C’est encore l’état de « sommeil éveillé » dont nous avons parlé auparavant. Il n’est pas ennui, mais il est Félicité ; il n’est pas transitoire, mais il est éternel. C’est de lui que procèdent les pensées. Que sont toutes nos expériences sinon des pensées ? Plaisir et souffrance ne sont que de simples pensées. Elles sont en nous. Si vous êtes libre de pensées tout en demeurant éveillé, vous êtes cet Etre parfait.
Le degré d’absence de pensées est la mesure de votre progrès vers la réalisation du Soi. Mais la réalisation elle-même n’admet pas de progrès ; elle est toujours la même. Le Soi reste toujours en état de réalisation. Les obstacles sont les pensées. Le progrès se mesure d’après le degré de déblaiement des obstacles qui empêchent de comprendre que le Soi est toujours réalisé. Les pensées doivent donc être contrôlées en cherchant à qui elles apparaissent. De cette manière vous allez à leur source, d’où elles ne s’élèvent plus.
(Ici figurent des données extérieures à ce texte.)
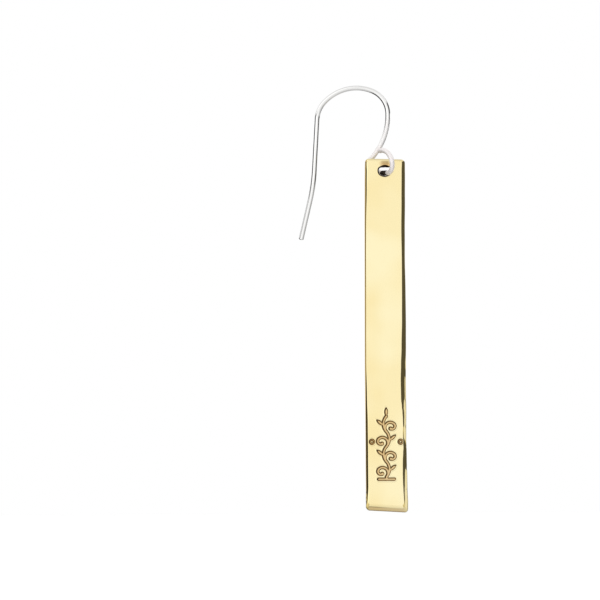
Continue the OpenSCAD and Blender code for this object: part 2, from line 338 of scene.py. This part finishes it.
def run_end(run):
    """The point, heading and side that a run ends with."""
    point, heading = run_at(run, 1)
    side = run[2] if run[3] == 0 else math.cos(run[4]) * run[2] - math.sin(run[4]) * run[1]
    return point[0], heading[0], side


def laid(rows, start, heading, side):
    """Lays rows of (radius, turn in degrees) and (0, length) end to end in one plane; a negative turn bends
    to the other side."""
    runs = []
    for radius, amount in rows:
        way = -1 if amount < 0 else 1
        runs.append((start, heading, way * side, radius, math.radians(abs(amount)) if radius else amount))
        start, heading, side = run_end(runs[-1])
        side = way * side
    return runs


def bend_to(start, heading, goal):
    """The one bend that leaves a point in a given direction and ends at another point."""
    chord = goal - start
    reach = np.linalg.norm(chord)
    half_turn = math.acos(chord @ heading / reach)
    return start, heading, unit(chord - (chord @ heading) * heading), reach / (2 * math.sin(half_turn)), 2 * half_turn


def two_bends(start, heading, goal, goal_heading, ease):
    """Two bends that meet smoothly. Their tangents are d and ease * d long, where d solves
    |goal - start - d * (heading + ease * goal_heading)| = (1 + ease) * d."""
    chord = goal - start
    both = heading + ease * goal_heading
    a = both @ both - (1 + ease) ** 2
    b = -2 * chord @ both
    d = (-b - math.sqrt(b * b - 4 * a * (chord @ chord))) / (2 * a)
    meet = (ease * (start + d * heading) + goal - ease * d * goal_heading) / (1 + ease)
    first = bend_to(start, heading, meet)
    return [first, bend_to(meet, run_end(first)[1], goal)]


def ear_wire_runs():
    """The tail from the crown to the free tip, and the neck and eye from the crown to the eye's cut end. The
    eye's wire goes straight through the hole, 0.35 mm below its centre, for thread_run millimetres."""
    tail = laid([(6.5, 47), (3.6, 39.5), (0, 7.2), (27, -10), (0, 5.52)], CROWN, -TO_RIGHT, DOWN)
    neck = laid([(6.0, 22), (3.6, 67), (9.2, 43.5)], CROWN, TO_RIGHT, DOWN)
    slant, thread_run = math.radians(38), 1.7
    through = np.array([math.sin(slant), -math.cos(slant), 0])
    thread = (HOLE + 0.35 * DOWN - thread_run / 2 * through, through, -DOWN, 0, thread_run)
    behind_bar = two_bends(*run_end(neck[-1])[:2], thread[0], through, 1.0)
    # The eye's cut end rests 1.6 mm up the neck, 0.06 mm off it
    radius, turn = neck[-1][3:]
    point, heading = run_at(neck[-1], 1 - 1.6 / (radius * turn))
    off = np.array([0.75, -0.55, -0.36])
    off = unit(off - (off @ heading[0]) * heading[0])
    before_bar = two_bends(*run_end(thread)[:2], point[0] + (WIRE_R + 0.06) * off, unit([-0.7, 0.7, -0.2]), 1.0)
    return tail, neck + behind_bar + [thread] + before_bar


def stations(runs, step):
    """Points, headings and carried side vectors down a list of runs. Within a bend the carried vector keeps
    its parts along the bend's own side and axis, so it never twists."""
    carried = np.array([0, 1.0, 0])
    points, headings, carrieds = [], [], []
    for run in runs:
        start, heading, side, radius, amount = run
        length = amount * (radius or 1)
        share = np.linspace(0, 1, max(4, math.ceil(length / step)) + 1)
        at, way = run_at(run, share)
        turn = share[:, None] * (amount if radius else 0)
        axis = np.cross(heading, side)
        swung = (carried @ side) * (np.cos(turn) * side - np.sin(turn) * heading) + (carried @ axis) * axis
        carried = swung[-1]
        points.append(at[:-1])
        headings.append(way[:-1])
        carrieds.append(swung[:-1])
    points.append(at[-1:])
    headings.append(way[-1:])
    carrieds.append(swung[-1:])
    return np.concatenate(points), np.concatenate(headings), np.concatenate(carrieds)


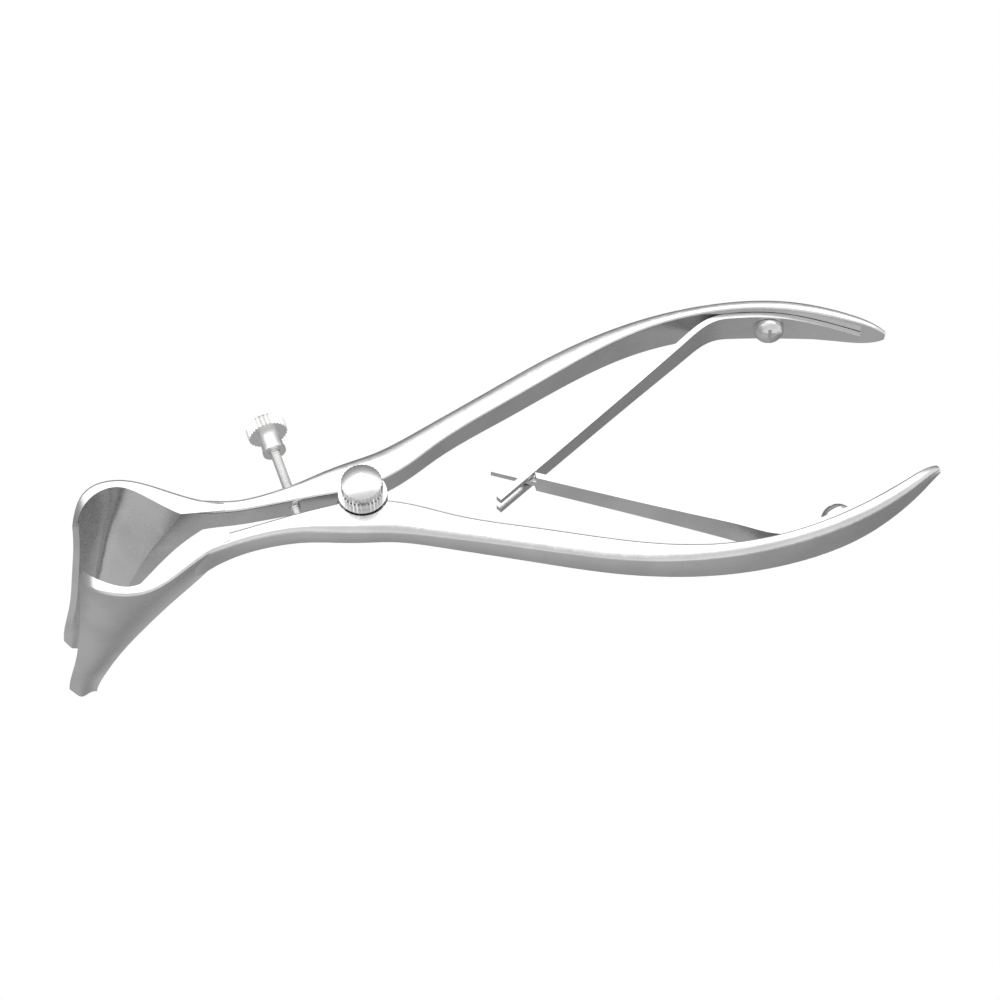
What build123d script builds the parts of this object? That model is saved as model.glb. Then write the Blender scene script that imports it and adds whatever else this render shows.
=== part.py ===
from build123d import *
from math import cos, radians, sin
import os

# Nasal speculum with a lap joint, tongue-and-fork leaf springs and a set screw, in millimetres.
# X runs towards the handles, Y towards the arm that carries the set screw, and Z up through
# the joint screw. The origin is on the hinge axis, at the underside of the joint.

# Joint
joint_depth = 4.8
boss_radius = 3.75
boss_gap = 0.35
spot_face_margin = 0.6
running_clearance = 0.03
seat_clearance = 0.02
mid_z = joint_depth / 2

# Joint screw
joint_head_radius = 3.2
joint_head_side = 2.9
joint_head_dome = 0.9
joint_shoulder_radius = 1.9
joint_thread_radius = 1.5
joint_knurl_teeth = 32
joint_knurl_depth = 0.14

# Arm, as sections along its length: X, distance of the inner face from the middle line, width of
# the flat top, full thickness, depth, drop of the rounded shoulder, and height of the section's
# centre above the middle of the joint
arm_sections = (
    (-27.5, 2.80, 1.55, 2.35, 6.1, 0.7, -2.45),
    (-25.0, 2.45, 1.85, 2.62, 5.2, 1.0, -1.3),
    (-20.0, 1.75, 1.55, 2.30, 4.4, 1.2, -1.05),
    (-15.0, 1.40, 1.70, 2.50, 4.4, 1.3, -0.65),
    (-10.0, 1.15, 2.40, 3.40, 4.5, 1.4, -0.2),
    (-5.0, 0.95, 3.50, 4.86, 4.6, 1.4, 0.0),
    (0.0, 1.10, 4.10, 5.65, 4.6, 1.4, 0.0),
    (5.0, 2.45, 3.70, 5.38, 4.4, 1.3, 0.0),
    (12.4, 6.26, 2.60, 4.20, 4.5, 1.05, 0.0),
    (24.7, 11.65, 2.10, 3.68, 5.05, 0.9, 0.0),
    (37.0, 16.65, 1.75, 3.38, 5.5, 0.85, 0.0),
    (49.4, 20.40, 0.97, 2.43, 6.6, 1.12, 0.0),
    (61.7, 21.10, 0.77, 2.05, 7.6, 1.3, 0.0),
    (74.0, 18.60, 0.92, 2.20, 7.7, 1.3, 0.0),
    (81.5, 15.65, 0.80, 1.80, 6.3, 1.0, 0.0),
    (86.3, 13.55, 0.48, 1.13, 3.9, 0.6, 0.0),
    (88.0, 12.90, 0.36, 0.78, 1.4, 0.3, 0.0),
)
edge_round = 0.35
shank_crown = 0.12
grip_crown = 0.25
grip_start_x = 24.7

# Blade, as level sections: height from the middle of the joint, X of the proximal edge, X where
# the hollow starts, X of the distal edge, depth of the bulge, wall at the bulge, root thickness,
# and how far the distal edge stands off the split
blade_sections = (
    (3.4, -22.0, -26.6, -44.0, 6.8, 1.7, 1.7, 0.0),
    (-1.0, -22.4, -29.0, -44.35, 6.2, 1.4, 2.2, 0.2),
    (-4.2, -26.0, -31.2, -44.8, 5.6, 1.1, 3.0, 0.7),
    (-8.5, -30.2, -34.0, -45.55, 4.9, 0.95, 3.0, 1.1),
    (-14.0, -34.4, -36.9, -46.7, 4.0, 0.95, 2.4, 1.3),
    (-20.0, -38.7, -40.0, -48.0, 3.15, 0.95, 1.85, 1.2),
    (-27.0, -43.2, -44.0, -50.0, 2.05, 0.95, 1.4, 1.0),
    (-33.0, -46.5, -47.2, -51.6, 1.45, 0.95, 1.3, 0.8),
    (-39.0, -47.4, -48.3, -53.2, 1.05, 0.85, 1.0, 0.6),
)
blade_wall = 0.95
distal_tilt = 0.5
rim_round = 0.5
split_root_x = -27.4
split_root_y = 2.7
split_flare = 0.115
split_lean = 0.05
outer_shape = ((0.33, 0.68), (0.62, 1.0), (0.86, 0.74))
hollow_shape = ((0.30, 0.65), (0.60, 1.0), (0.86, 0.57))
rim_line = ((-18.0, 1.3), (-27.4, 1.3), (-33.0, 1.7), (-38.3, 2.9), (-40.3, 3.15), (-42.0, 2.8), (-43.2, 1.8), (-44.4, 0.0))
tip_line = ((-53.2, -30.8), (-51.6, -33.6), (-50.7, -35.2), (-49.9, -36.1), (-48.9, -36.5), (-47.9, -36.55),
            (-47.2, -36.1), (-46.7, -35.0), (-45.6, -32.6), (-43.4, -29.6))
side_margin = 12.0

# Set screw, measured along its axis from the foot that bears on the other arm
set_screw_x = -10.3
set_screw_lean = 8.0
set_rod_radius = 0.8
set_foot_gap = 0.03
set_hub_start = 13.0
set_hub_length = 3.5
set_hub_radius = 1.7
set_hub_lip = 1.85
set_lip_length = 0.5
set_rod_hold = 2.6
set_disc_radius = 3.15
set_disc_thickness = 1.8
set_disc_crown = 0.35
set_disc_teeth = 30
set_tooth_depth = 0.3

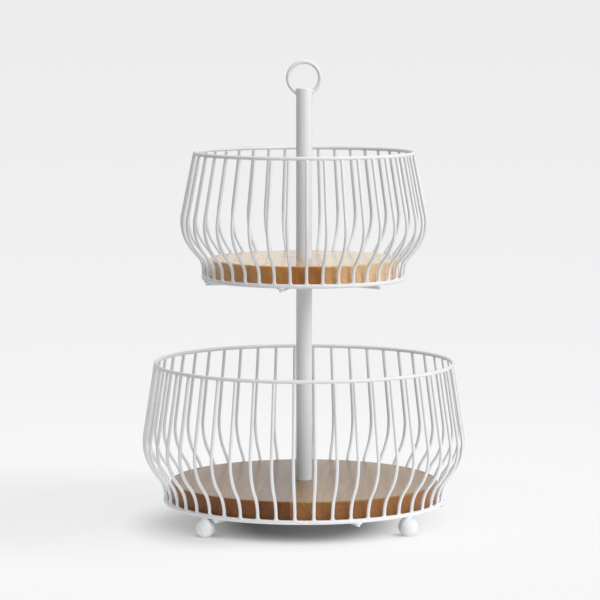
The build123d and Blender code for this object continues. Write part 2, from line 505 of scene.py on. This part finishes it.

Mais pour l’instant, l’état présent, celui de veille, n’est pas plus qu’un rêve. Et le rêve ne peut se dérouler que durant le sommeil. Le sommeil est donc à la base de ces trois états : tant que le Soi n’est pas réalisé, on n’est jamais qu’en sommeil.
Et la manifestation de ces trois états n’est encore qu’un rêve qui, à son tour, est un autre sommeil. Ainsi, ces états de rêves et de sommeil n’ont pas de fin.
Il en va de même de la naissance et de la mort qui sont, elles aussi, des rêves dans un sommeil. En vérité, il n’y a ni naissance ni mort.

La vérité vous a été enseignée. Les instructions vous ont été données. Cherchez qui vous êtes. Telle est toute l’instruction.